3D code data:
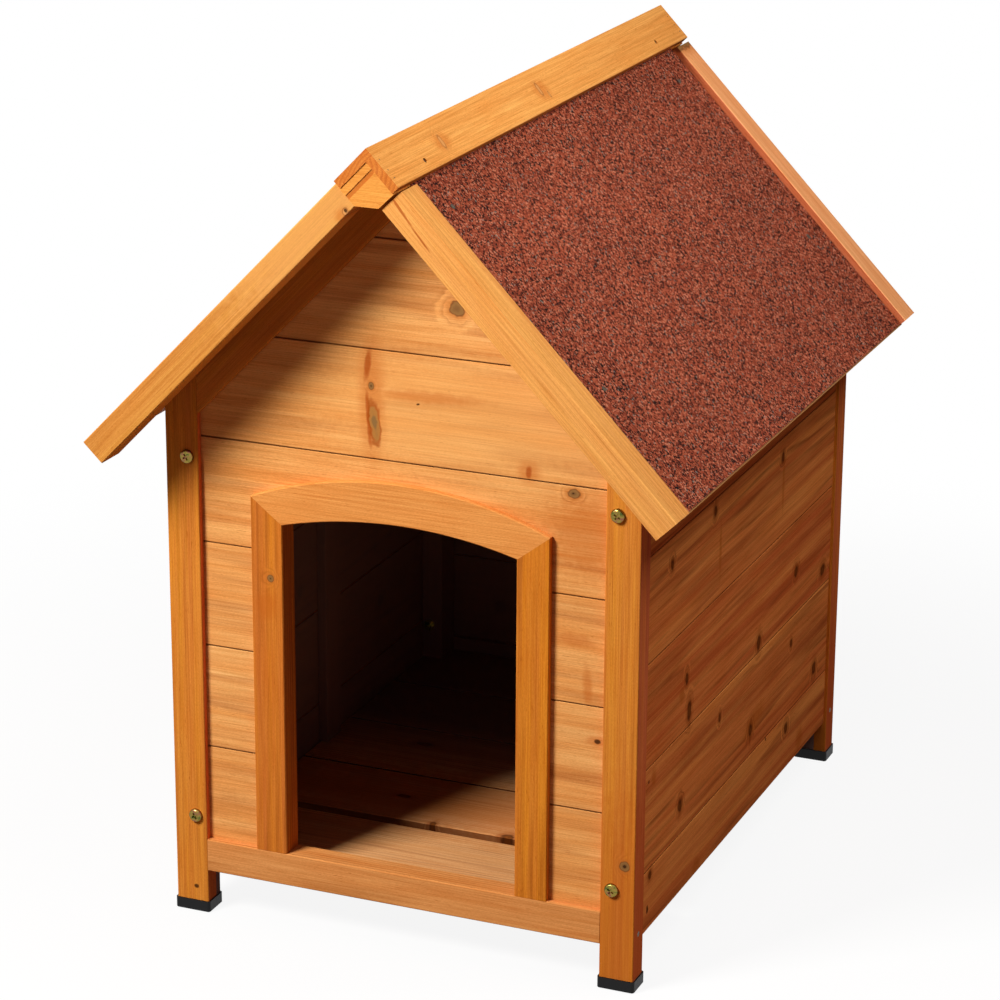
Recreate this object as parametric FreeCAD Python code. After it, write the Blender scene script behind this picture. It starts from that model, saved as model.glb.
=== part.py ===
import FreeCAD, Part

import math
import os

# A flat-pack wooden kennel: two framed gable ends bolted to two boarded sides, a slatted
# floor, and a steep roof of two felted panels under a two-board ridge cap.
#
# The house is modelled with X across the front, Y backwards from the front face of the
# front posts and Z up from the ground. Each finished piece is then moved back along Y, so
# that the origin lies under the middle of the whole kennel.
#
# Roof places are given as s, the distance down a slope from the line where the tops of
# the barge boards would meet, and n, the height above the tops of the barge boards.

# ---------------------------------------------------------------- driving sizes, mm

# Frame
house_width = 560.0        # over the posts, left to right
house_depth = 734.0        # over the posts, front to back
post_width = 40.0          # across the front
frame_depth = 30.0         # front to back: posts, rails, jambs, lintel and gable battens
timber_edge = 1.5          # rounding of the planed timber's long edges
post_height = 619.5        # outer edge of a post, up to the roof panel
ground_clearance = 52.0    # under the rails and the side boards
rail_height = 39.0
gable_batten_width = 42.0

# Doorway
door_width = 278.0
jamb_width = 38.0
door_shoulder = 393.5      # from the sill to the inner corner of the jamb's mitre
mitre_rise = 29.5          # from that corner to the outer one
arch_rise = 18.5           # the inner arch above its corners
lintel_rise = 36.0         # the outer arch above its corners
door_frame_edge = 1.0

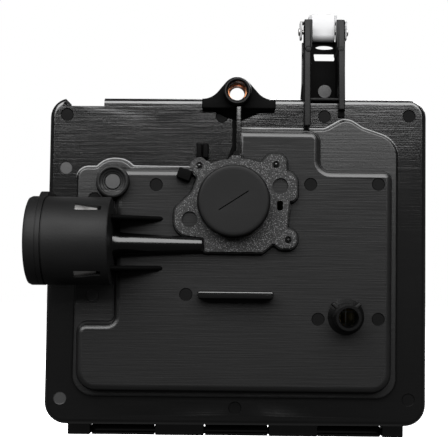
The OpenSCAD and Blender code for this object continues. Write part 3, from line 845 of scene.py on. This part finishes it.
def tube_windows(r):
    """Wedge-shaped cutters through the tube's wall, one above its middle and one below."""
    wide, narrow = -59.6, -49.5
    cutters = []
    for side, low, high in ((1, (-2.3, -2.3), (1.5, -0.2)), (-1, (-1.5, 0.2), (2.3, 2.3))):
        wedge = [(wide, low[0], 0.2), (narrow, low[1], 0.2), (narrow, high[1], 0.2), (wide, high[0], 0.2)]
        cutter = Mesh().slab(wedge, [(r - 6, 0), (r + 4, 0)], "xy").build("window_cut", SATIN)
        angle = WINDOW_TILT if side > 0 else 180 - WINDOW_TILT
        onto_tube = Matrix.Translation((0, PRIMER_Y * MM, PRIMER_Z * MM))
        onto_tube @= Matrix.Rotation(math.radians(angle), 4, "X")
        cutter.data.transform(onto_tube)
        cutters.append(cutter)
    return cutters


def tube_passage(start_x):
    """The tapered pipe from the tube to the throat, with a flared root."""
    length, root_r, tip_r, flare, middle_y, middle_z = 34.6, 4.5, 2.7, 1.2, 1.0, -16.9
    rings, steps = 13, 40
    loops = []
    for k in range(rings):
        t = k / (rings - 1)
        x, radius = start_x + t * length, root_r * (1 - t) + tip_r * t
        radius += flare * max(0, 1 - t * 9) ** 2
        turns = [2 * math.pi * i / steps for i in range(steps)]
        loops.append([(x, middle_y + radius * math.cos(a), middle_z + radius * math.sin(a)) for a in turns])
    return loops


def primer_tube():
    materials, deep, passage = [MATT, PAINTED_SHADE, PASSAGE], 1, 2
    m = Mesh()
    x0, x1, r = -78.0, -46.7, PRIMER_R
    inner = r - 2.2
    m.turn([(inner, x0 + 0.5), (inner + 0.5, x0), (r - 1.4, x0), (r - 0.5, x0 + 0.35), (r, x0 + 1.4),
        (r, x0 + 4.45), (r - 0.13, x0 + 4.55), (r - 0.13, x0 + 4.75), (r, x0 + 4.85), (r, x0 + 6.35),
        (r - 0.7, x0 + 6.5), (r - 0.7, x0 + 6.85), (r - 0.12, x0 + 7.0), (r - 0.12, x1 - 0.5),
        (r - 0.5, x1), (4, x1), (ON_AXIS, x1), (ON_AXIS, x1 - 2), (inner, x1 - 2)],
        (PRIMER_Y, PRIMER_Z), "x", 128)
    tube = cut(m.build("tube", materials), tube_windows(r), 30)
    details = Mesh()
    saddle = [(-12, -14, 2), (11.5, -14, 1), (11.5, 3, 0.5), (-3, 3, 6), (-12, -2, 6)]
    details.slab(saddle, rounded(x0 + 3.2, x0 + 6.3, 0.3, 0.2), "yz")
    details.loft(tube_passage(x1 - 0.2), slot=passage)
    # A dark block of painted shade in the gap at the passage's end
    details.box((-12.7, -0.6, -19.7), (-11.6, 3, -14.4), 0.2, slot=deep)
    # The fins are painted shade
    fin = [(-48.2, -12, 0.3), (-27.5, 3.6, 0.3), (-29, 5, 0.3), (-48.2, 9.2, 0.3)]
    for z in (-7.0, -26.5):
        details.slab(fin, rounded(z - 1.0, z + 1.0, 0.98, 0.98), "xy", slot=deep)
    return joined("primer_tube", [tube, details.build("tube_extras", materials)])


def spigot():
    """A short hollow pin with a flared foot and two gussets."""
    materials, matt = [BLACK, MATT], 1
    m = Mesh()
    m.turn([(SPIGOT_BORE_R, -5.6), (3.9, -6), (4.8, -6), (5.2, -5.5), (5.3, 1.0), (5.9, 2.3), (7.0, 3.2),
        (7.4, 3.9), (SPIGOT_BORE_R, 3.9)], SPIGOT, "y")
    mid = np.array(SPIGOT)
    for a in (math.radians(45), math.radians(135)):
        u = np.array([math.cos(a), math.sin(a)])
        v = np.array([-u[1], u[0]])
        quad = [mid + u * out + v * aside
            for out, aside in ((4.6, -0.8), (7.6, -0.7), (7.6, 0.7), (4.6, 0.8))]
        m.slab([(p[0], p[1], 0.35) for p in quad], rounded(0.4, 3.8, 0.5, 0, 0.2), slot=matt)
    return m.build("spigot", materials)


def hinge_lugs():
    """The hinge bar and the lugs that carry it."""
    m = Mesh()
    x0, x1 = LUGS[0][0] + 1, LUGS[3][1] - 1
    m.turn([(ON_AXIS, x0), (1.3, x0), (1.5, x0 + 0.3), (1.5, x1 - 0.3), (1.3, x1), (ON_AXIS, x1)],
        (HINGE_Y, HINGE_Z), "x", 32)
    back, front, bottom = 26, 33.7, -95.5
    lug = [(back, bottom, 0.8), (front, bottom, 2.4), (front, -90.6, 2.4), (30.2, -89.6, 0.2),
        (back, -89.2, 0.2)]
    for lo, hi in LUGS:
        m.slab(lug, rounded(lo, hi, 0.4, 0.4), "yz")
    return m.build("hinge_lugs", BLACK)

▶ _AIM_
Verbatim output is expected for the lines from the start of the data to the line in which "gable_batten_width = 42.0" appears, both included.

▶ _COMPLETE ANSWER_
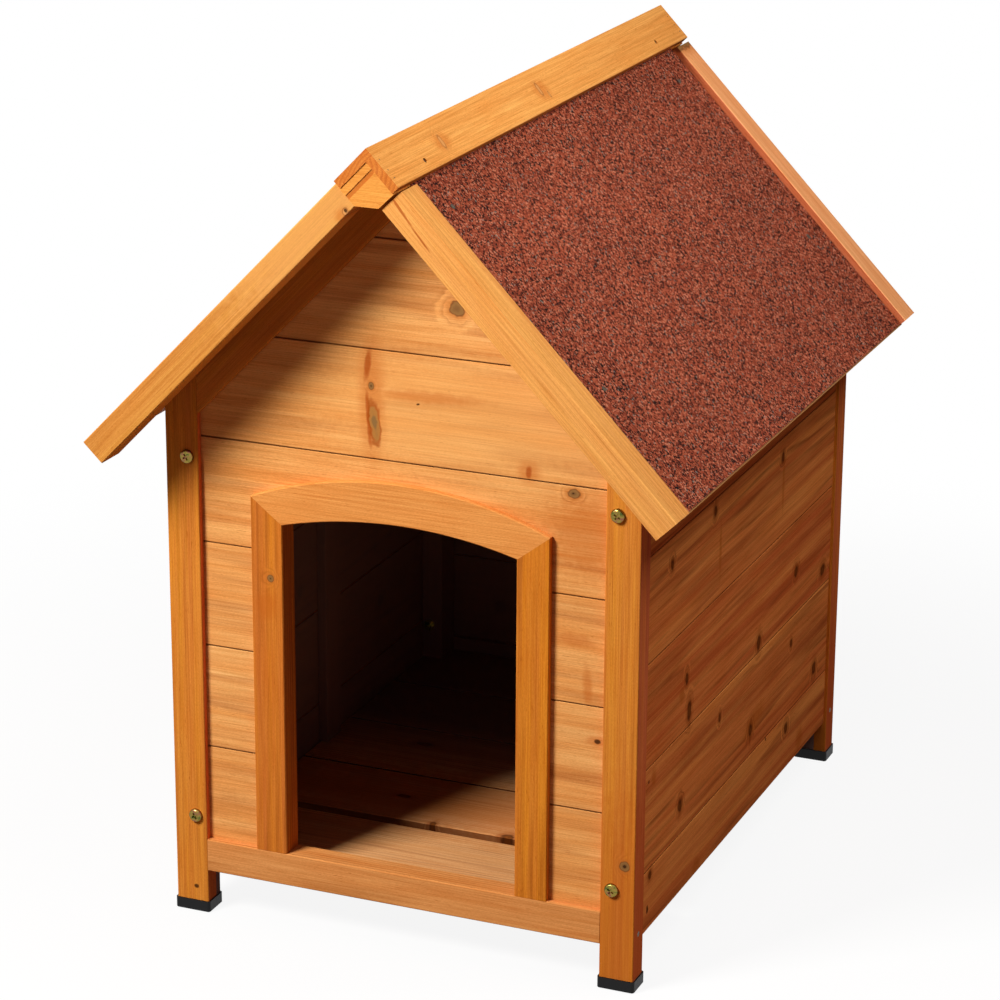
Recreate this object as parametric FreeCAD Python code. After it, write the Blender scene script behind this picture. It starts from that model, saved as model.glb.
=== part.py ===
import FreeCAD, Part

import math
import os

# A flat-pack wooden kennel: two framed gable ends bolted to two boarded sides, a slatted
# floor, and a steep roof of two felted panels under a two-board ridge cap.
#
# The house is modelled with X across the front, Y backwards from the front face of the
# front posts and Z up from the ground. Each finished piece is then moved back along Y, so
# that the origin lies under the middle of the whole kennel.
#
# Roof places are given as s, the distance down a slope from the line where the tops of
# the barge boards would meet, and n, the height above the tops of the barge boards.

# ---------------------------------------------------------------- driving sizes, mm

# Frame
house_width = 560.0        # over the posts, left to right
house_depth = 734.0        # over the posts, front to back
post_width = 40.0          # across the front
frame_depth = 30.0         # front to back: posts, rails, jambs, lintel and gable battens
timber_edge = 1.5          # rounding of the planed timber's long edges
post_height = 619.5        # outer edge of a post, up to the roof panel
ground_clearance = 52.0    # under the rails and the side boards
rail_height = 39.0
gable_batten_width = 42.0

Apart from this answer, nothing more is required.